The Armorial d'Auvergne is a 15th-century manuscript by Guillaume Revel, composed initially for Charles I, Duke of Bourbon but dedicated to Charles VII of France. It contains pages dedicated to the Duke's holdings in Auvergne, Forez, and Bourbon, with most pages containing a sketch and/or watercolor illuminations of the region named at the top of the page as well as sketches and/or colored miniatures of the associated heraldic arms in the form of a shield or helmets. It is housed at the Bibliothèque nationale de France as ms. 22297.

== The manuscript ==
The original, incomplete manuscript is composed on parchment in-4°. It consists of 253 leaves and is today housed at the Bibliothèque nationale de France. There are several partial posterior copies.

Under the direction of Guillaume Revel, several artists drew up sketches and studies of the duke's holdings before they were completed by workshops.
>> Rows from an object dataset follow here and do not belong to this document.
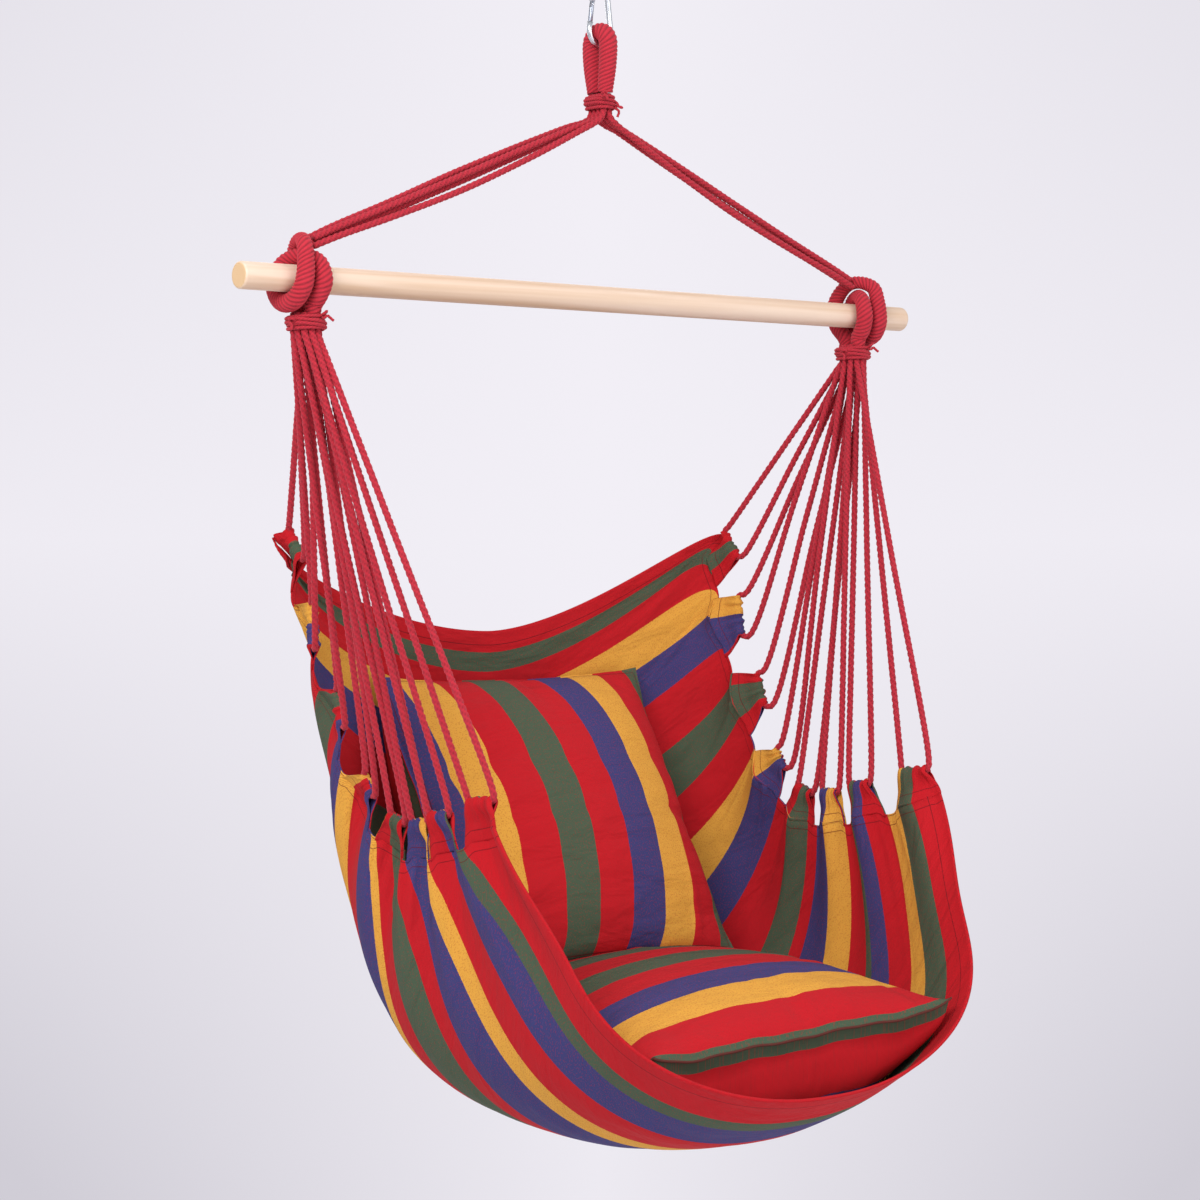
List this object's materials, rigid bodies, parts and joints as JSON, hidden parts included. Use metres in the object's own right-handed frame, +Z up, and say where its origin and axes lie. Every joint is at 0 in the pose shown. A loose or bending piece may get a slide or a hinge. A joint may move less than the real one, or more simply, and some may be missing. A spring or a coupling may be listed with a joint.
{
  "type": "hammock chair",
  "caption": "Hanging hammock chair: a striped cloth sling on gathered cords, a wooden spreader bar, a rope bridle with a snap hook, and seat and back cushions.",
  "frame": {"origin": "where the snap hook bears on what carries it: the inside of its top bend", "axes": "+Z up, +X along the spreader bar, the front of the seat faces -Y"},
  "size_m": [1, 0.6105, 1.3323],
  "materials": {
    "steel": "bright zinc plated wire",
    "rope": "twisted red cotton cord",
    "wood": "pale sanded pine dowel",
    "striped_cloth": "matt cotton twill with red, green, yellow and blue stripes",
    "cushion_cloth": "matt cotton twill with red, green, yellow and blue stripes",
    "filling": "white loose polyester fibre"
  },
  "bodies": {
    "hook": {"snap_hook_body": "steel", "snap_hook_gate_pin": "steel"},
    "gate": {"snap_hook_gate": "steel", "snap_hook_gate_spring": "steel"},
    "chair": {"top_eye": "rope", "top_whipping": "rope", "left_bridle_cord_1": "rope", "left_bridle_cord_2": "rope", "left_bridle_cord_3": "rope", "left_bridle_cord_4": "rope", "right_bridle_cord_1": "rope", "right_bridle_cord_2": "rope", "right_bridle_cord_3": "rope", "right_bridle_cord_4": "rope", "left_clew_eye": "rope", "left_clew_whipping": "rope", "right_clew_eye": "rope", "right_clew_whipping": "rope", "left_seat_cord_1": "rope", "left_seat_cord_2": "rope", "left_seat_cord_3": "rope", "left_seat_cord_4": "rope", "left_seat_cord_5": "rope", "left_seat_cord_6": "rope", "left_seat_cord_7": "rope", "left_seat_cord_8": "rope", "right_seat_cord_1": "rope", "right_seat_cord_2": "rope", "right_seat_cord_3": "rope", "right_seat_cord_4": "rope", "right_seat_cord_5": "rope", "right_seat_cord_6": "rope", "right_seat_cord_7": "rope", "right_seat_cord_8": "rope", "sling": "striped_cloth"},
    "bar": {"spreader_bar": "wood"},
    "seat_cushion": {"seat_cushion_cover": "cushion_cloth", "seat_cushion_filling": "filling"},
    "back_cushion": {"back_cushion_cover": "cushion_cloth", "back_cushion_filling": "filling"}
  },
  "joints": [
    {"name": "chair_swing", "type": "hinge", "parent": "hook", "child": "chair", "pos_m": [0, 0, -0.0735], "axis": [1, 0, 0], "range_deg": [-30, 30]},
    {"name": "gate_hinge", "type": "hinge", "parent": "hook", "child": "gate", "pos_m": [-0.01232, 0, -0.0276], "axis": [0, -1, 0], "range_deg": [0, 15], "stiffness_Nm_per_rad": 0.05, "springref_deg": -20.05},
    {"name": "bar_roll", "type": "hinge", "parent": "chair", "child": "bar", "pos_m": [0, 0, -0.37], "axis": [1, 0, 0], "continuous": true},
    {"name": "seat_cushion_lift", "type": "slide", "parent": "chair", "child": "seat_cushion", "axis": [0, -0.5, 0.866], "range_m": [0, 0.15]},
    {"name": "back_cushion_lift", "type": "slide", "parent": "seat_cushion", "child": "back_cushion", "axis": [0, -0.5, 0.866], "range_m": [0, 0.15]}
  ]
}
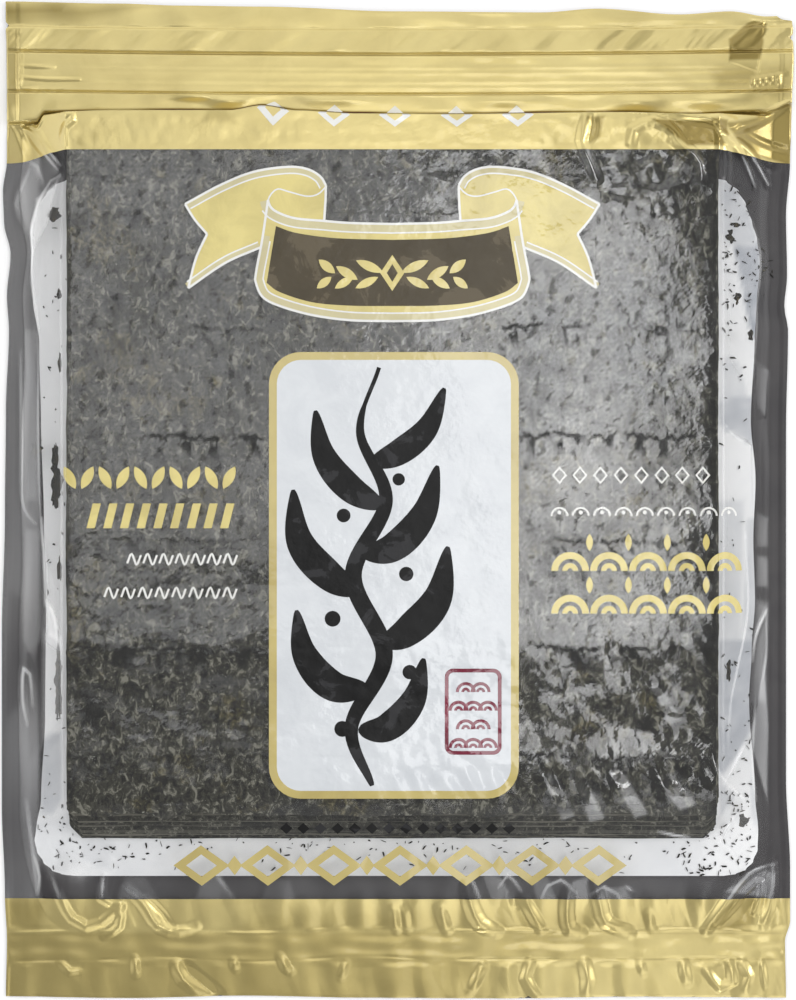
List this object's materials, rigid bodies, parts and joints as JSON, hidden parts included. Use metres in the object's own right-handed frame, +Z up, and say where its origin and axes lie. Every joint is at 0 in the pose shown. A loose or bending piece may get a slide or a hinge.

Several hands can be distinguished, leading to the conclusion that this is in fact a collective work.

== Editions ==
- Emmanuel de Boos, L'armorial d'Auvergne, Bourbonnois et Forestz de Guillaume Revel, 1998, 3 volumes : I. - Études et commentaires, 658 p. II. - Atlas et planches, 395 p. III. - Plan de montage, arbres généalogiques et cartes, 48 p. ISBN 9782848192956
- L'Armorial de Guillaume Revel, édition d'une des anciennes copies concernant le Forez sous la direction de Pierre-Yves Laffont, Collection des documents d'archéologie en Rhôme-Alpes et en Auvergne (DARA), 2011.